====== Supplied records
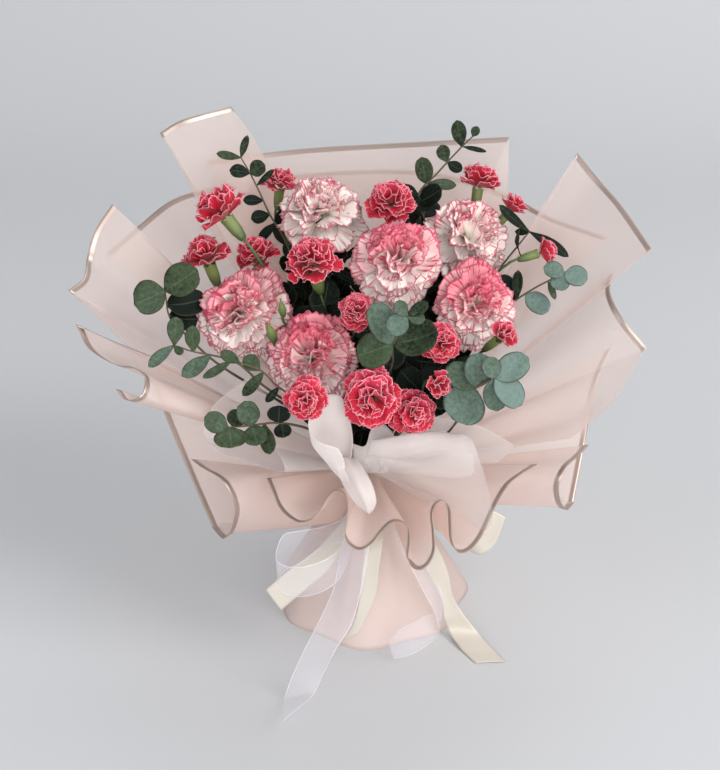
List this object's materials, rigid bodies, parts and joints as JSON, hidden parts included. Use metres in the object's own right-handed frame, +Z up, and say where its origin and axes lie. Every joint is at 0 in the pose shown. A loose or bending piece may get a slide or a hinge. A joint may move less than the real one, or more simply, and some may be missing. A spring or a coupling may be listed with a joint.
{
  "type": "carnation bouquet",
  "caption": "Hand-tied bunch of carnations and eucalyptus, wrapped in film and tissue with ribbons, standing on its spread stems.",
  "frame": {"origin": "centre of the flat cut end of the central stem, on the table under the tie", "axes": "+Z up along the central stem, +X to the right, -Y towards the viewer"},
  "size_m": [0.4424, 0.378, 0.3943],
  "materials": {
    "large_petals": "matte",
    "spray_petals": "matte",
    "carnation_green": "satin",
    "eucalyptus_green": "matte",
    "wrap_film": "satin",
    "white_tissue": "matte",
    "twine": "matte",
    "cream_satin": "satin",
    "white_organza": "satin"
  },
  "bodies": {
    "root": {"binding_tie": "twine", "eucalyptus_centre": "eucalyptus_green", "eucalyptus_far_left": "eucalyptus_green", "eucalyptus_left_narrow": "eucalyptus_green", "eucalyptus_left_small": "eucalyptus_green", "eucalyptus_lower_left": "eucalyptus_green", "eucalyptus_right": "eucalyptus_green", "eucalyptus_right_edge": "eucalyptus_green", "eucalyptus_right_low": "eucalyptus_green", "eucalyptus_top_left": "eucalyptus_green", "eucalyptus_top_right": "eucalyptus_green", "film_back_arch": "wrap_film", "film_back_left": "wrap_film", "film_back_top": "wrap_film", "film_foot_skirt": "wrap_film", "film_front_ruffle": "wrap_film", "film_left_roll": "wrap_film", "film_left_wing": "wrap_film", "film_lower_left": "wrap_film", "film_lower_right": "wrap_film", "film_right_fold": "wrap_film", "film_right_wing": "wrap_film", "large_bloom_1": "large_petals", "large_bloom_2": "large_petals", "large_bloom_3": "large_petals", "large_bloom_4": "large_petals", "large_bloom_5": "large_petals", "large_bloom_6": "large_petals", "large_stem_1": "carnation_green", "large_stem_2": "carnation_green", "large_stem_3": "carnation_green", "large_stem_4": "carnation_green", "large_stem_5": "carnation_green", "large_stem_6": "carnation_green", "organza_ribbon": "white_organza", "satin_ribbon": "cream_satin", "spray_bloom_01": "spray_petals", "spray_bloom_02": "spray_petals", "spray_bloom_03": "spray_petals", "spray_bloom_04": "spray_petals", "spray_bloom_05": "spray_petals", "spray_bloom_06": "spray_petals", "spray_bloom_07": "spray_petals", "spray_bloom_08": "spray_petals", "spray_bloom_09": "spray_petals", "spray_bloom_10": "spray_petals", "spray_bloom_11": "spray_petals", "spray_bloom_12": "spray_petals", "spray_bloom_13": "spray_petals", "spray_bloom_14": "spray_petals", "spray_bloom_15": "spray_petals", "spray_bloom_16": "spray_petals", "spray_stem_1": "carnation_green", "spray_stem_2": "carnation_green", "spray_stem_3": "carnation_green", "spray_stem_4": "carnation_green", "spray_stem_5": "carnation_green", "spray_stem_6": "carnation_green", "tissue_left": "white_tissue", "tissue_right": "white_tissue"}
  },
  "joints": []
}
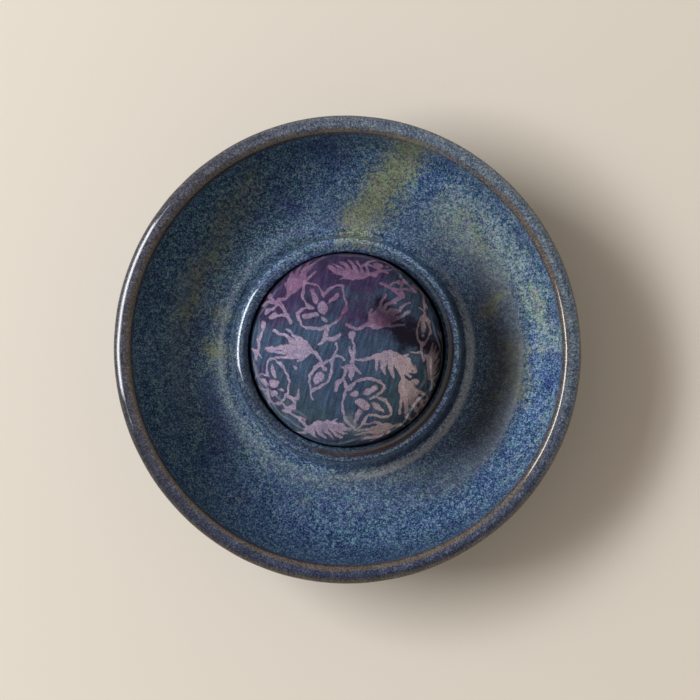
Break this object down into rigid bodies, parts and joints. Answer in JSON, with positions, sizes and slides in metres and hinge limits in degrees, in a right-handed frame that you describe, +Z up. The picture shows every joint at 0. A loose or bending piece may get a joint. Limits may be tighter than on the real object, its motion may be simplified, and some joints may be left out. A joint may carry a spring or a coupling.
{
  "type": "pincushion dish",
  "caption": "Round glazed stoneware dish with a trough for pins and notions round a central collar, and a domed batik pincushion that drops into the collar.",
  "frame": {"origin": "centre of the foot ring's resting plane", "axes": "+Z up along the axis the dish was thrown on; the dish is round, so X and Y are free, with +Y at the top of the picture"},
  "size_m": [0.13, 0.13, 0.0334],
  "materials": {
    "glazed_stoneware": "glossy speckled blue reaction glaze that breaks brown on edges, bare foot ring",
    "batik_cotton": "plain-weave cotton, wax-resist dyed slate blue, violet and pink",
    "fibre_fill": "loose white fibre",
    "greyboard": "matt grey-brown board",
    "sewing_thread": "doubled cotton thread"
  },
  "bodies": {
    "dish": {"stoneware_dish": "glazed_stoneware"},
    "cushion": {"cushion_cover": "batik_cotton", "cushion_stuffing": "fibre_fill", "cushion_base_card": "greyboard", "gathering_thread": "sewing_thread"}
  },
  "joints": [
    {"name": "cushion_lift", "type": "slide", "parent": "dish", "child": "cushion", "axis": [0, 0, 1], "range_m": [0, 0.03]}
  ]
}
============
§ Task prompt: Return the material exactly as it stands.

§ Result below:
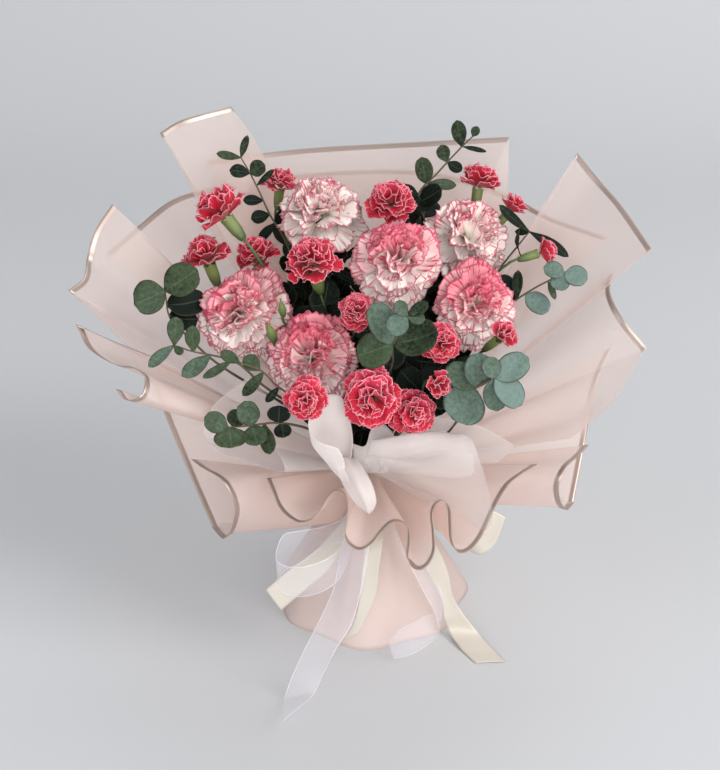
List this object's materials, rigid bodies, parts and joints as JSON, hidden parts included. Use metres in the object's own right-handed frame, +Z up, and say where its origin and axes lie. Every joint is at 0 in the pose shown. A loose or bending piece may get a slide or a hinge. A joint may move less than the real one, or more simply, and some may be missing. A spring or a coupling may be listed with a joint.
{
  "type": "carnation bouquet",
  "caption": "Hand-tied bunch of carnations and eucalyptus, wrapped in film and tissue with ribbons, standing on its spread stems.",
  "frame": {"origin": "centre of the flat cut end of the central stem, on the table under the tie", "axes": "+Z up along the central stem, +X to the right, -Y towards the viewer"},
  "size_m": [0.4424, 0.378, 0.3943],
  "materials": {
    "large_petals": "matte",
    "spray_petals": "matte",
    "carnation_green": "satin",
    "eucalyptus_green": "matte",
    "wrap_film": "satin",
    "white_tissue": "matte",
    "twine": "matte",
    "cream_satin": "satin",
    "white_organza": "satin"
  },
  "bodies": {
    "root": {"binding_tie": "twine", "eucalyptus_centre": "eucalyptus_green", "eucalyptus_far_left": "eucalyptus_green", "eucalyptus_left_narrow": "eucalyptus_green", "eucalyptus_left_small": "eucalyptus_green", "eucalyptus_lower_left": "eucalyptus_green", "eucalyptus_right": "eucalyptus_green", "eucalyptus_right_edge": "eucalyptus_green", "eucalyptus_right_low": "eucalyptus_green", "eucalyptus_top_left": "eucalyptus_green", "eucalyptus_top_right": "eucalyptus_green", "film_back_arch": "wrap_film", "film_back_left": "wrap_film", "film_back_top": "wrap_film", "film_foot_skirt": "wrap_film", "film_front_ruffle": "wrap_film", "film_left_roll": "wrap_film", "film_left_wing": "wrap_film", "film_lower_left": "wrap_film", "film_lower_right": "wrap_film", "film_right_fold": "wrap_film", "film_right_wing": "wrap_film", "large_bloom_1": "large_petals", "large_bloom_2": "large_petals", "large_bloom_3": "large_petals", "large_bloom_4": "large_petals", "large_bloom_5": "large_petals", "large_bloom_6": "large_petals", "large_stem_1": "carnation_green", "large_stem_2": "carnation_green", "large_stem_3": "carnation_green", "large_stem_4": "carnation_green", "large_stem_5": "carnation_green", "large_stem_6": "carnation_green", "organza_ribbon": "white_organza", "satin_ribbon": "cream_satin", "spray_bloom_01": "spray_petals", "spray_bloom_02": "spray_petals", "spray_bloom_03": "spray_petals", "spray_bloom_04": "spray_petals", "spray_bloom_05": "spray_petals", "spray_bloom_06": "spray_petals", "spray_bloom_07": "spray_petals", "spray_bloom_08": "spray_petals", "spray_bloom_09": "spray_petals", "spray_bloom_10": "spray_petals", "spray_bloom_11": "spray_petals", "spray_bloom_12": "spray_petals", "spray_bloom_13": "spray_petals", "spray_bloom_14": "spray_petals", "spray_bloom_15": "spray_petals", "spray_bloom_16": "spray_petals", "spray_stem_1": "carnation_green", "spray_stem_2": "carnation_green", "spray_stem_3": "carnation_green", "spray_stem_4": "carnation_green", "spray_stem_5": "carnation_green", "spray_stem_6": "carnation_green", "tissue_left": "white_tissue", "tissue_right": "white_tissue"}
  },
  "joints": []
}
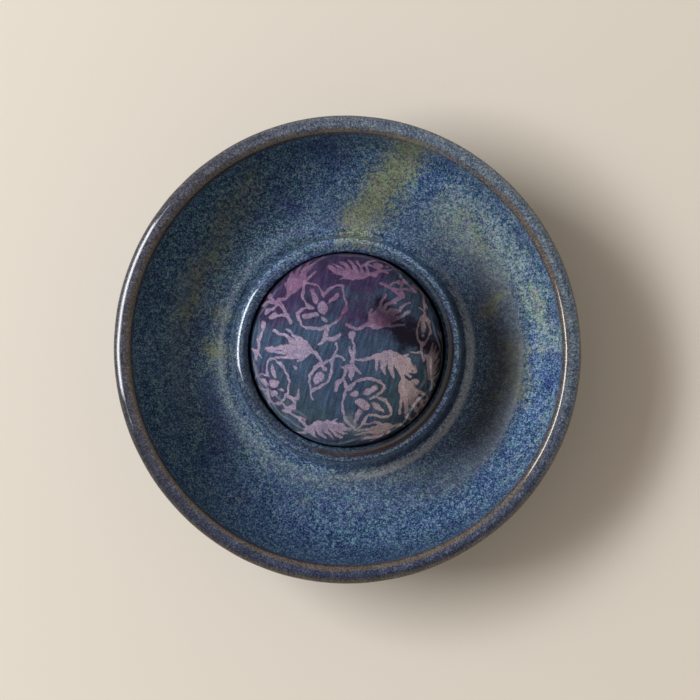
Break this object down into rigid bodies, parts and joints. Answer in JSON, with positions, sizes and slides in metres and hinge limits in degrees, in a right-handed frame that you describe, +Z up. The picture shows every joint at 0. A loose or bending piece may get a joint. Limits may be tighter than on the real object, its motion may be simplified, and some joints may be left out. A joint may carry a spring or a coupling.
{
  "type": "pincushion dish",
  "caption": "Round glazed stoneware dish with a trough for pins and notions round a central collar, and a domed batik pincushion that drops into the collar.",
  "frame": {"origin": "centre of the foot ring's resting plane", "axes": "+Z up along the axis the dish was thrown on; the dish is round, so X and Y are free, with +Y at the top of the picture"},
  "size_m": [0.13, 0.13, 0.0334],
  "materials": {
    "glazed_stoneware": "glossy speckled blue reaction glaze that breaks brown on edges, bare foot ring",
    "batik_cotton": "plain-weave cotton, wax-resist dyed slate blue, violet and pink",
    "fibre_fill": "loose white fibre",
    "greyboard": "matt grey-brown board",
    "sewing_thread": "doubled cotton thread"
  },
  "bodies": {
    "dish": {"stoneware_dish": "glazed_stoneware"},
    "cushion": {"cushion_cover": "batik_cotton", "cushion_stuffing": "fibre_fill", "cushion_base_card": "greyboard", "gathering_thread": "sewing_thread"}
  },
  "joints": [
    {"name": "cushion_lift", "type": "slide", "parent": "dish", "child": "cushion", "axis": [0, 0, 1], "range_m": [0, 0.03]}
  ]
}